I already give Primo and Seconda way more independence that my parents gave me (which isn’t saying much, admittedly) But I have to say, when I read the article which someone posted on the listserv, called “Parenting Without Fear” (by Lenore Skenazy -- the columnist for the NY Sun who let her 9 year-old take the subway by himself and got a ton of flack about it, leading her to write a dozen essays about the revolutionary joy-ride and how famous she is because of it), well, when I read an article called “Parenting Without Fear” I think it might as well be called “Parenting on Mars.” I’d have to be on some pretty powerful mind-altering substances not to feel fear about my children in the world, no matter what streets they are on. The best I can shoot for is, "Parenting Without Paranoia.”
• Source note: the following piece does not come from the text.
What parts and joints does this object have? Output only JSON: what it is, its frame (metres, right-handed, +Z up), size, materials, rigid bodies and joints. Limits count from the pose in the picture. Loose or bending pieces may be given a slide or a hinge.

I am all for people giving their kids “free-range” but it drives me crazy when I’m made to feel un-cool or even irresponsible, like I’m hindering their development, if I’m protective of my kids. We do what’s best for our families, and our families are all wildly different.

What’s your take, readers? Are helicopter mothers the curse of modern civilization? Am I the only totally over-sheltered child of paranoid parents? When are you going to let the kids go it alone?